DIRECTION |
Print verbatim the opening line of the material and every subsequent line through the one containing "from one bar.".

━━━━━━━━━━━━━━━━

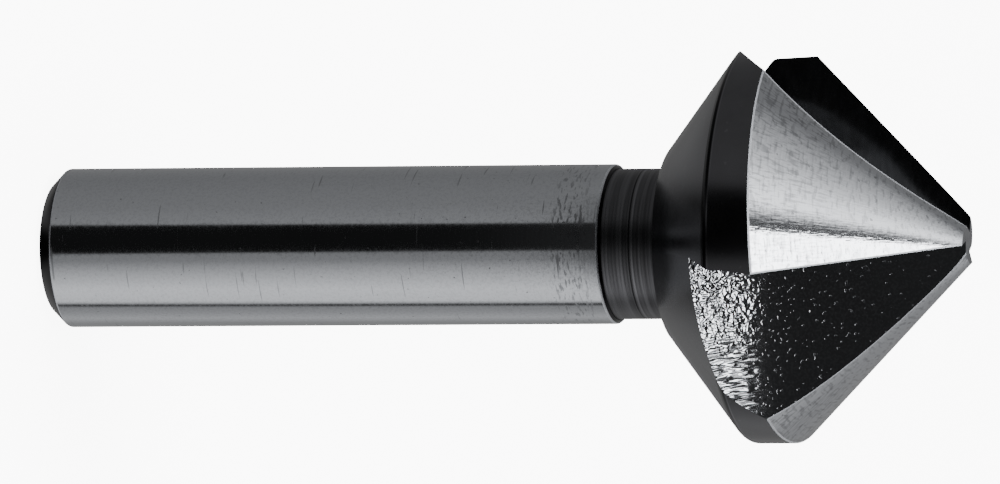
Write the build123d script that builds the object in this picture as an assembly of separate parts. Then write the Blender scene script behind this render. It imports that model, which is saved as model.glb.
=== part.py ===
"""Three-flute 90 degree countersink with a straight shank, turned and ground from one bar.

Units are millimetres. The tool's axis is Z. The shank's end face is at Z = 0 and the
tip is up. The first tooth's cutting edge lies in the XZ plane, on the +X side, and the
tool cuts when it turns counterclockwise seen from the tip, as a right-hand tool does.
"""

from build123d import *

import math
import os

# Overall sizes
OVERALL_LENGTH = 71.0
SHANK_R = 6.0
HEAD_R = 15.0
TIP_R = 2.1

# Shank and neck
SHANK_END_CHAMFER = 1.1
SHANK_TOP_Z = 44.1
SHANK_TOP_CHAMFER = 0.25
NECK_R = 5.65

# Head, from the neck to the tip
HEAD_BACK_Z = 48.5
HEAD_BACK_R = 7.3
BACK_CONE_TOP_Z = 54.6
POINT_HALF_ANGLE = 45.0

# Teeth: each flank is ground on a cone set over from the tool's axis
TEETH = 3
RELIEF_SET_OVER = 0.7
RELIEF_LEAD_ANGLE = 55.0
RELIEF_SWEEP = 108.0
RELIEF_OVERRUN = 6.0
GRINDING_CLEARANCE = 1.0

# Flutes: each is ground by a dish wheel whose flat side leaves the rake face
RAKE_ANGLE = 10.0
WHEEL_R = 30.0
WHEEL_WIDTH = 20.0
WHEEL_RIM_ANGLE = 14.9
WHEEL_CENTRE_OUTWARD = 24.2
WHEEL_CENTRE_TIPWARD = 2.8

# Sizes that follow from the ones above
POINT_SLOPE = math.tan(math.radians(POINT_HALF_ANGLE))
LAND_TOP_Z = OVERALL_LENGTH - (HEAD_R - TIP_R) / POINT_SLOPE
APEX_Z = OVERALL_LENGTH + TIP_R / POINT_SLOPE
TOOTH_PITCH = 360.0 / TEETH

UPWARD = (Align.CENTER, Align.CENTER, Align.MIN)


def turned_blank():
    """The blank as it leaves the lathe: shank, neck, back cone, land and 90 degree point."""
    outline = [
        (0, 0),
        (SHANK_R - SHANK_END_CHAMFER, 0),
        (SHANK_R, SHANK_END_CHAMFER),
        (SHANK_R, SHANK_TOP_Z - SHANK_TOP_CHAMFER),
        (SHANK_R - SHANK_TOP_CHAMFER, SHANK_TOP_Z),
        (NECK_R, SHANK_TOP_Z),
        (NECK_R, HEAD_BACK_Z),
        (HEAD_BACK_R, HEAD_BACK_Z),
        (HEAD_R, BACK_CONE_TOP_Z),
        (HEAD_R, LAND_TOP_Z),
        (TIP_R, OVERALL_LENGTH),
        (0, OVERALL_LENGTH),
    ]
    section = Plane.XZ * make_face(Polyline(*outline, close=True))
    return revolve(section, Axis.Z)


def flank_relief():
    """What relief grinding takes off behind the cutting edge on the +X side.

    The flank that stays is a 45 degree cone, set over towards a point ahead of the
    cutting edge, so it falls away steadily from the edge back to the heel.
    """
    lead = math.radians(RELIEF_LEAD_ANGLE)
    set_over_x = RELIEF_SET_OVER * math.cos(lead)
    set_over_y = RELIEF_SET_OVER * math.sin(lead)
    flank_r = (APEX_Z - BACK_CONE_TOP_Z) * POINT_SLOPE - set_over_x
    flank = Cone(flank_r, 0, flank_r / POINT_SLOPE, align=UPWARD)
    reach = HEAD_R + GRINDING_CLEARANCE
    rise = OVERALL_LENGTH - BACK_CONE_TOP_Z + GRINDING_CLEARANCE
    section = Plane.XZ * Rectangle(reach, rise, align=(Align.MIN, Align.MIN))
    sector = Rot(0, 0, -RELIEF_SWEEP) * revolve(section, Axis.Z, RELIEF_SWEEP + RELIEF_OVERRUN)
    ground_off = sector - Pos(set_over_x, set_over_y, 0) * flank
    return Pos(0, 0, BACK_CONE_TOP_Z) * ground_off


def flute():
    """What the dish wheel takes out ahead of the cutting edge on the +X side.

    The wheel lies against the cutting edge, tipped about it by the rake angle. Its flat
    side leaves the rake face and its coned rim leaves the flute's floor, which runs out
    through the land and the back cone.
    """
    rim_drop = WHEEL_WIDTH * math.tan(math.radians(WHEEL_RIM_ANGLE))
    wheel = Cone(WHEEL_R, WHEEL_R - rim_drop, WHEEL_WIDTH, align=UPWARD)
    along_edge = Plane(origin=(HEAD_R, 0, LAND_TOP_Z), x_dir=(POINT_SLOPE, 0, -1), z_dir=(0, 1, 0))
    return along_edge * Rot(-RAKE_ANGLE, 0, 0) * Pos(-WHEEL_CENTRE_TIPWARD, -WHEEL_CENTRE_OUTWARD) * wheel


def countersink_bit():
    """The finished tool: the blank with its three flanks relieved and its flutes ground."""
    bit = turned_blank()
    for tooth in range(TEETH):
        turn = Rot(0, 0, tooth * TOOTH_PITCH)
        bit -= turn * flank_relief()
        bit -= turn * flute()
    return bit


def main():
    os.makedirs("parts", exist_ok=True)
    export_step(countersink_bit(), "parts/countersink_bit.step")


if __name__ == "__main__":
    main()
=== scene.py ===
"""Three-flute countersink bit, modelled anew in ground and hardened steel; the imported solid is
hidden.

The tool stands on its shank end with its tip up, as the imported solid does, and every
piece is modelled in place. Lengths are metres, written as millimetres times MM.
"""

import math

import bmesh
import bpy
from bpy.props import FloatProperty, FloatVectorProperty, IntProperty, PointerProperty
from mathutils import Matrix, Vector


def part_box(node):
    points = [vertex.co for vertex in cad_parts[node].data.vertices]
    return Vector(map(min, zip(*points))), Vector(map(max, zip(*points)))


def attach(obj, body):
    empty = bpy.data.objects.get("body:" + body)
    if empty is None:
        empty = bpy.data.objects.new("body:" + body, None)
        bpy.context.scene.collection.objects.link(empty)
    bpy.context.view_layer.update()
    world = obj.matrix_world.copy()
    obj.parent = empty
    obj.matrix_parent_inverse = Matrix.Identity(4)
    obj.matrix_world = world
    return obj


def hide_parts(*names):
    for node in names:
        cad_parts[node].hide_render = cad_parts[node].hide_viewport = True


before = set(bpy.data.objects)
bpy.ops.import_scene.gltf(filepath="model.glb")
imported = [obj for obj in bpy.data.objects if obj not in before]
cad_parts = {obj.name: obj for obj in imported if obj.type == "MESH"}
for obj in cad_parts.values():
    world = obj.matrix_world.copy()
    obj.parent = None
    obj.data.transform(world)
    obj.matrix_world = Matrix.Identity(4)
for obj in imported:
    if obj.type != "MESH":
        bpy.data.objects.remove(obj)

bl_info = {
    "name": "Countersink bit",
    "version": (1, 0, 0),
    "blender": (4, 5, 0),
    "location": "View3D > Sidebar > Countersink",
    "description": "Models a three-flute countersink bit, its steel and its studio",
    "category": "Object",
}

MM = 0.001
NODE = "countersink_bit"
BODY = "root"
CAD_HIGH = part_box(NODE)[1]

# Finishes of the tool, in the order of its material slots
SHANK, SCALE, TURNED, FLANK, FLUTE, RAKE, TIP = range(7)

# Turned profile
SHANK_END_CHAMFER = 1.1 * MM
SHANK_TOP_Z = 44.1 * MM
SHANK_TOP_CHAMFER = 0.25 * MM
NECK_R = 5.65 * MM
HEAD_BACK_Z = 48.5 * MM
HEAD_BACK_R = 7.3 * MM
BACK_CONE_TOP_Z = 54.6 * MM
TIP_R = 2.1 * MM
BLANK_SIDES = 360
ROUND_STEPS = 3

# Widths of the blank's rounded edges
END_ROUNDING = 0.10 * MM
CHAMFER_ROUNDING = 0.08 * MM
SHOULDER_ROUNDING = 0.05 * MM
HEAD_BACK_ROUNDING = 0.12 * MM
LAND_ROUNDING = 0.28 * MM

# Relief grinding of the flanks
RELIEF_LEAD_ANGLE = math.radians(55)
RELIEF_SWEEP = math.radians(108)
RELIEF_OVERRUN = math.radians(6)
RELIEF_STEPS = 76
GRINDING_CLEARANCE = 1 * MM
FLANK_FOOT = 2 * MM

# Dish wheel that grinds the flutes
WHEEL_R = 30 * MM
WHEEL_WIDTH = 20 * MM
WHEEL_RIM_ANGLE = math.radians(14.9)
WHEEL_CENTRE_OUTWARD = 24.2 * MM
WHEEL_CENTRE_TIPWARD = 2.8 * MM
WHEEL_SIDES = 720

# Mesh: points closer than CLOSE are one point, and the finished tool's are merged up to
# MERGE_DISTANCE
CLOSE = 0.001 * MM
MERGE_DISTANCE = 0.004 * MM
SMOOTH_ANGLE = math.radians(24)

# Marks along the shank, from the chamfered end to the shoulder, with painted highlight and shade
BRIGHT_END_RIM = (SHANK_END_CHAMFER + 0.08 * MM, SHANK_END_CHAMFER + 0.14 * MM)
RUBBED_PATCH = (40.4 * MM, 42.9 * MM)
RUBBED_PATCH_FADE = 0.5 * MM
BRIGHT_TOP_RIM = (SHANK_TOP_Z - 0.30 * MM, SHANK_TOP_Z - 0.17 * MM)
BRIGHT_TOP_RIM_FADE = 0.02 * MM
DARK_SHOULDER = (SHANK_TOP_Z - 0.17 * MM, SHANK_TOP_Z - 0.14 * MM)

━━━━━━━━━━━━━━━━

RESPONSE TO THE TASK |
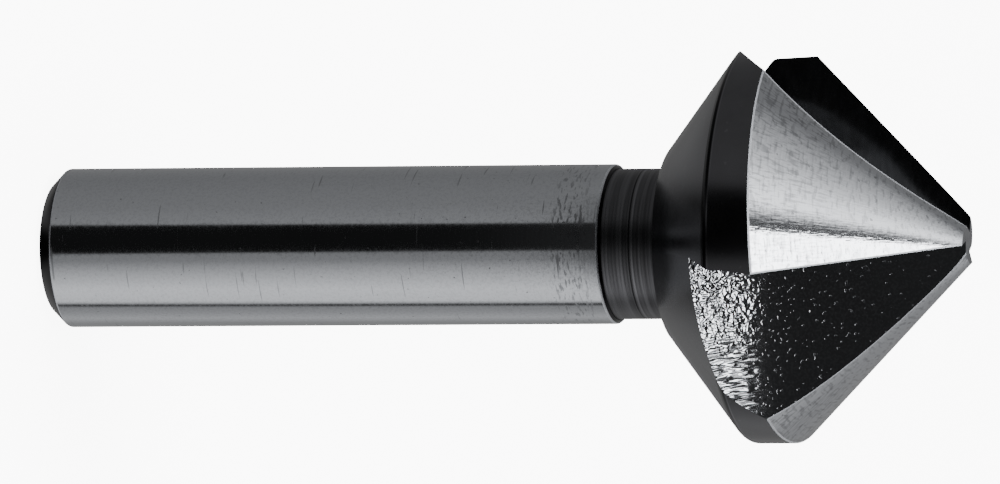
Write the build123d script that builds the object in this picture as an assembly of separate parts. Then write the Blender scene script behind this render. It imports that model, which is saved as model.glb.
=== part.py ===
"""Three-flute 90 degree countersink with a straight shank, turned and ground from one bar.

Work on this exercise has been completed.